CAPA notes that airports at Mumbai, Chennai, Delhi and Kolkata will reach their maximum capacity in the next one to five years, i.e. between 2019 and 2022, assuming passenger growth rate is 10 per cent per annum.
Also, 10 airports -- Pune, Jaipur, Srinagar, Lucknow, Dehradun, Agartala, Guwahati, Kozhikode, Mangalore, and Trichy -- managed by the Airports Authority of India (AAI), are already operating "beyond their design capacity".
Delhi's Indira Gandhi International Airport's current capacity is 64 to 72.5 million passengers per annum and its maximum structural capacity of 90-100 million passengers per annum is likely to be achieved by FY 2022, assuming a growth rate of 10 per cent.
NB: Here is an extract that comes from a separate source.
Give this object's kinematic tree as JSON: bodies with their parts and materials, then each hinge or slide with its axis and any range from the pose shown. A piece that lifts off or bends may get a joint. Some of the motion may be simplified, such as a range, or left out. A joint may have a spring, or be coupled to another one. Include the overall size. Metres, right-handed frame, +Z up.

Similarly, Mumbai's Chhatrapati Shivaji International Airport with a maximum capacity of 50-52 million passengers per annum is likely to saturate by FY 2019.
It adds that if new projects are delayed and passenger traffic grows faster than the conservative estimate of 10 per cent, the threshold could be breached earlier than 2022.
"India will need to build an additional 500-600 million capacity by 2030. This will require USD 36-45 billion of investment, including $12-15 billion of equity capital," the report adds.
As airlines begin to induct 350-400 aircraft in the next five years, problems related to unavailability of slots as well as overnight parking bays will get magnified.
"The commission should have responsibility for developing a long-term national airports master plan with a 20-30 year horizon, taking into account central and state economic plans and multi-modal transport connectivity," CAPA proposes.